↓↓↓
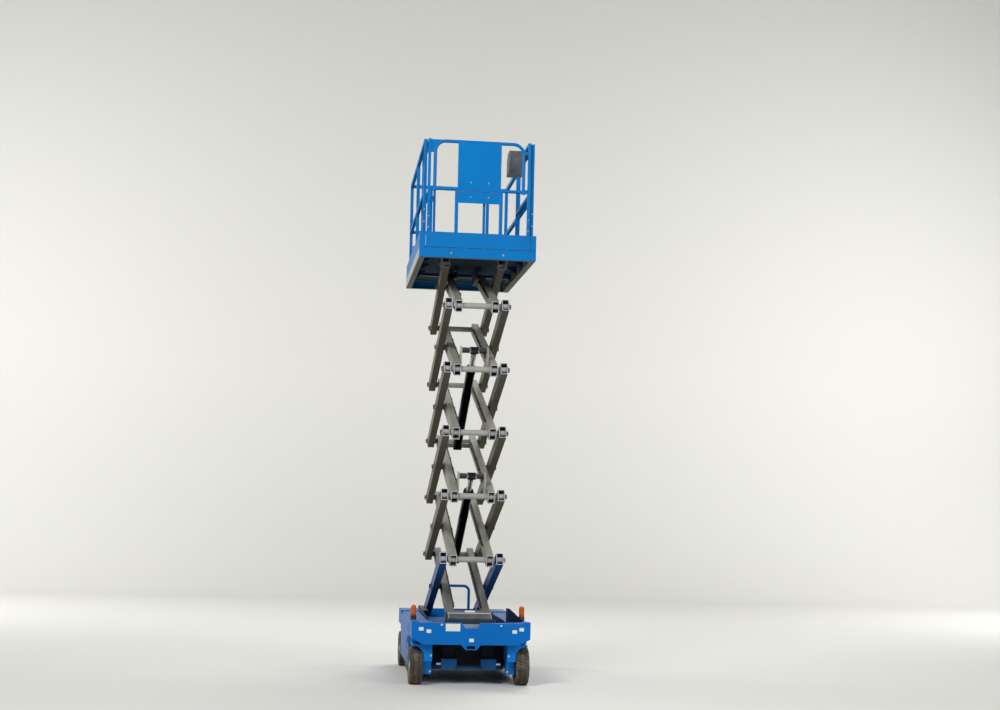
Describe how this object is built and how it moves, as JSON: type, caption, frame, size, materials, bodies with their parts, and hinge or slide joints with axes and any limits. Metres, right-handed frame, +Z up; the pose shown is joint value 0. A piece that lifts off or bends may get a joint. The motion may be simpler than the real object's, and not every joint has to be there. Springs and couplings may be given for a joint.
{
  "type": "scissor lift",
  "caption": "Electric slab scissor lift with a tall folding arm stack, a railed work platform with a roll-out deck, and a wheeled chassis with swing-out trays.",
  "frame": {"origin": "on the ground, under the middle of the outline", "axes": "+X across the machine to its right seen from the steer end, +Y along it from the steer end to the entry end, +Z up"},
  "size_m": [1.194, 2.44, 5.4432],
  "materials": {
    "arm_grey": "satin",
    "chassis_blue": "satin",
    "platform_blue": "satin",
    "dark_steel": "satin",
    "bright_rod": "polished",
    "tyre_rubber": "matte",
    "amber": "gloss",
    "black_plastic": "matte",
    "heavy_block": "satin",
    "grey_plate": "satin"
  },
  "bodies": {
    "chassis": {"chassis_nose": "chassis_blue", "chassis_tail": "chassis_blue", "centre_frame": "chassis_blue", "base_channels": "grey_plate", "base_pivot": "grey_plate", "rear_axle": "chassis_blue", "steer_carrier": "chassis_blue", "steer_rods": "bright_rod", "guard_brackets": "chassis_blue", "tray_hinges": "grey_plate", "slant_cover": "chassis_blue", "beacon_bases": "black_plastic", "beacon_lenses": "amber", "entry_ladder": "chassis_blue"},
    "inner_pair_1": {"inner_arms_1": "arm_grey"},
    "outer_pair_1": {"outer_arms_1": "arm_grey"},
    "inner_pair_2": {"inner_arms_2": "arm_grey"},
    "outer_pair_2": {"outer_arms_2": "arm_grey"},
    "inner_pair_3": {"inner_arms_3": "arm_grey"},
    "outer_pair_3": {"outer_arms_3": "arm_grey"},
    "inner_pair_4": {"inner_arms_4": "arm_grey"},
    "outer_pair_4": {"outer_arms_4": "arm_grey"},
    "inner_pair_5": {"inner_arms_5": "arm_grey"},
    "outer_pair_5": {"outer_arms_5": "arm_grey"},
    "inner_pair_6": {"inner_arms_6": "arm_grey"},
    "outer_pair_6": {"outer_arms_6": "arm_grey"},
    "lower_barrel": {"lower_cylinder_barrel": "dark_steel"},
    "lower_rod": {"lower_cylinder_rod": "bright_rod"},
    "upper_barrel": {"upper_cylinder_barrel": "dark_steel"},
    "upper_rod": {"upper_cylinder_rod": "bright_rod"},
    "yoke_left_body": {"yoke_left": "chassis_blue"},
    "yoke_right_body": {"yoke_right": "chassis_blue"},
    "wheel_steer_left": {"tyre_steer_left": "tyre_rubber", "rim_steer_left": "chassis_blue"},
    "wheel_steer_right": {"tyre_steer_right": "tyre_rubber", "rim_steer_right": "chassis_blue"},
    "wheel_rear_left": {"tyre_rear_left": "tyre_rubber", "rim_rear_left": "chassis_blue"},
    "wheel_rear_right": {"tyre_rear_right": "tyre_rubber", "rim_rear_right": "chassis_blue"},
    "tray_left_body": {"tray_left": "chassis_blue", "batteries": "heavy_block"},
    "tray_right_body": {"tray_right": "chassis_blue", "hydraulic_unit": "heavy_block"},
    "guard_left": {"pothole_guard_left": "chassis_blue"},
    "guard_right": {"pothole_guard_right": "chassis_blue"},
    "platform": {"platform_frame": "platform_blue", "platform_deck": "grey_plate", "guardrail_left": "platform_blue", "guardrail_right": "platform_blue", "guardrail_rear": "platform_blue"},
    "extension": {"extension_deck": "platform_blue", "extension_rails": "platform_blue", "front_rail": "platform_blue", "control_box": "black_plastic"},
    "gate": {"entry_gate": "platform_blue"}
  },
  "joints": [
    {"name": "lift", "type": "hinge", "parent": "chassis", "child": "inner_pair_1", "pos_m": [0, -1.045, 0.62], "axis": [1, 0, 0], "range_deg": [-14.2, 32.1]},
    {"name": "centre_pin_1", "type": "hinge", "parent": "inner_pair_1", "child": "outer_pair_1", "pos_m": [0, -0.06486, 0.93658], "axis": [1, 0, 0], "range_deg": [-64.21, 28.41]},
    {"name": "end_pin_1", "type": "hinge", "parent": "outer_pair_1", "child": "inner_pair_2", "pos_m": [0, -1.045, 1.25316], "axis": [1, 0, 0], "range_deg": [-28.41, 64.21]},
    {"name": "centre_pin_2", "type": "hinge", "parent": "inner_pair_2", "child": "outer_pair_2", "pos_m": [0, -0.06486, 1.56973], "axis": [1, 0, 0], "range_deg": [-64.21, 28.41]},
    {"name": "end_pin_2", "type": "hinge", "parent": "outer_pair_2", "child": "inner_pair_3", "pos_m": [0, -1.045, 1.88631], "axis": [1, 0, 0], "range_deg": [-28.41, 64.21]},
    {"name": "centre_pin_3", "type": "hinge", "parent": "inner_pair_3", "child": "outer_pair_3", "pos_m": [0, -0.06486, 2.20289], "axis": [1, 0, 0], "range_deg": [-64.21, 28.41]},
    {"name": "end_pin_3", "type": "hinge", "parent": "outer_pair_3", "child": "inner_pair_4", "pos_m": [0, -1.045, 2.51946], "axis": [1, 0, 0], "range_deg": [-28.41, 64.21]},
    {"name": "centre_pin_4", "type": "hinge", "parent": "inner_pair_4", "child": "outer_pair_4", "pos_m": [0, -0.06486, 2.83604], "axis": [1, 0, 0], "range_deg": [-64.21, 28.41]},
    {"name": "end_pin_4", "type": "hinge", "parent": "outer_pair_4", "child": "inner_pair_5", "pos_m": [0, -1.045, 3.15262], "axis": [1, 0, 0], "range_deg": [-28.41, 64.21]},
    {"name": "centre_pin_5", "type": "hinge", "parent": "inner_pair_5", "child": "outer_pair_5", "pos_m": [0, -0.06486, 3.4692], "axis": [1, 0, 0], "range_deg": [-64.21, 28.41]},
    {"name": "end_pin_5", "type": "hinge", "parent": "outer_pair_5", "child": "inner_pair_6", "pos_m": [0, -1.045, 3.78577], "axis": [1, 0, 0], "range_deg": [-28.41, 64.21]},
    {"name": "centre_pin_6", "type": "hinge", "parent": "inner_pair_6", "child": "outer_pair_6", "pos_m": [0, -0.06486, 4.10235], "axis": [1, 0, 0], "range_deg": [-64.21, 28.41]},
    {"name": "platform_pin", "type": "hinge", "parent": "outer_pair_6", "child": "platform", "pos_m": [0, -0.57872, 4.26832], "axis": [1, 0, 0], "range_deg": [-14.21, 32.11]},
    {"name": "lower_cylinder_foot", "type": "hinge", "parent": "inner_pair_1", "child": "lower_barrel", "pos_m": [0, 0.76303, 1.20398], "axis": [1, 0, 0], "range_deg": [-64.21, 28.41]},
    {"name": "lower_cylinder_stroke", "type": "slide", "parent": "lower_barrel", "child": "lower_rod", "axis": [0, -0.8825, 0.4702], "range_m": [-0.16119, 0.36426]},
    {"name": "upper_cylinder_foot", "type": "hinge", "parent": "inner_pair_3", "child": "upper_barrel", "pos_m": [0, 0.76303, 2.47029], "axis": [1, 0, 0], "range_deg": [-64.21, 28.41]},
    {"name": "upper_cylinder_stroke", "type": "slide", "parent": "upper_barrel", "child": "upper_rod", "axis": [0, -0.8825, 0.4702], "range_m": [-0.16119, 0.36426]},
    {"name": "steer", "type": "hinge", "parent": "chassis", "child": "yoke_left_body", "pos_m": [-0.532, -0.985, 0.4], "axis": [0, 0, 1], "range_deg": [-65, 65]},
    {"name": "steer_right_yoke", "type": "hinge", "parent": "chassis", "child": "yoke_right_body", "pos_m": [0.532, -0.985, 0.4], "axis": [0, 0, 1], "range_deg": [-65, 65]},
    {"name": "wheel_steer_left_turn", "type": "hinge", "parent": "yoke_left_body", "child": "wheel_steer_left", "pos_m": [-0.532, -0.985, 0.1905], "axis": [1, 0, 0], "continuous": true},
    {"name": "wheel_steer_right_turn", "type": "hinge", "parent": "yoke_right_body", "child": "wheel_steer_right", "pos_m": [0.532, -0.985, 0.1905], "axis": [1, 0, 0], "continuous": true},
    {"name": "wheel_rear_left_turn", "type": "hinge", "parent": "chassis", "child": "wheel_rear_left", "pos_m": [-0.532, 0.865, 0.1905], "axis": [1, 0, 0], "continuous": true},
    {"name": "wheel_rear_right_turn", "type": "hinge", "parent": "chassis", "child": "wheel_rear_right", "pos_m": [0.532, 0.865, 0.1905], "axis": [1, 0, 0], "continuous": true},
    {"name": "tray_left_swing", "type": "hinge", "parent": "chassis", "child": "tray_left_body", "pos_m": [-0.585, 0.632, 0.5], "axis": [0, 0, -1], "range_deg": [0, 90]},
    {"name": "guard_left_fold", "type": "hinge", "parent": "chassis", "child": "guard_left", "pos_m": [-0.54, -0.065, 0.12], "axis": [0, -1, 0], "range_deg": [0, 85]},
    {"name": "tray_right_swing", "type": "hinge", "parent": "chassis", "child": "tray_right_body", "pos_m": [0.585, 0.632, 0.5], "axis": [0, 0, 1], "range_deg": [0, 90]},
    {"name": "guard_right_fold", "type": "hinge", "parent": "chassis", "child": "guard_right", "pos_m": [0.54, -0.065, 0.12], "axis": [0, 1, 0], "range_deg": [0, 85]},
    {"name": "extension_roll", "type": "slide", "parent": "platform", "child": "extension", "axis": [0, -1, 0], "range_m": [0, 0.91]},
    {"name": "gate_swing", "type": "hinge", "parent": "platform", "child": "gate", "pos_m": [-0.304, 1.176, 4.86332], "axis": [0, 0, -1], "range_deg": [0, 90]}
  ],
  "couplings": [
    {"joint": "centre_pin_1", "follows": "lift", "ratio": -2},
    {"joint": "end_pin_1", "follows": "lift", "ratio": 2},
    {"joint": "centre_pin_2", "follows": "lift", "ratio": -2},
    {"joint": "end_pin_2", "follows": "lift", "ratio": 2},
    {"joint": "centre_pin_3", "follows": "lift", "ratio": -2},
    {"joint": "end_pin_3", "follows": "lift", "ratio": 2},
    {"joint": "centre_pin_4", "follows": "lift", "ratio": -2},
    {"joint": "end_pin_4", "follows": "lift", "ratio": 2},
    {"joint": "centre_pin_5", "follows": "lift", "ratio": -2},
    {"joint": "end_pin_5", "follows": "lift", "ratio": 2},
    {"joint": "centre_pin_6", "follows": "lift", "ratio": -2},
    {"joint": "platform_pin", "follows": "lift", "ratio": 1},
    {"joint": "lower_cylinder_foot", "follows": "lift", "ratio": -2},
    {"joint": "lower_cylinder_stroke", "follows": "lift", "m_per_rad": 0.65},
    {"joint": "upper_cylinder_foot", "follows": "lift", "ratio": -2},
    {"joint": "upper_cylinder_stroke", "follows": "lift", "m_per_rad": 0.65},
    {"joint": "steer_right_yoke", "follows": "steer", "ratio": 1}
  ]
}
↑↑↑
** EXERCISE AIM **
Output a single number: how many lines contain the word "materials".

** ANSWER IN FULL **
2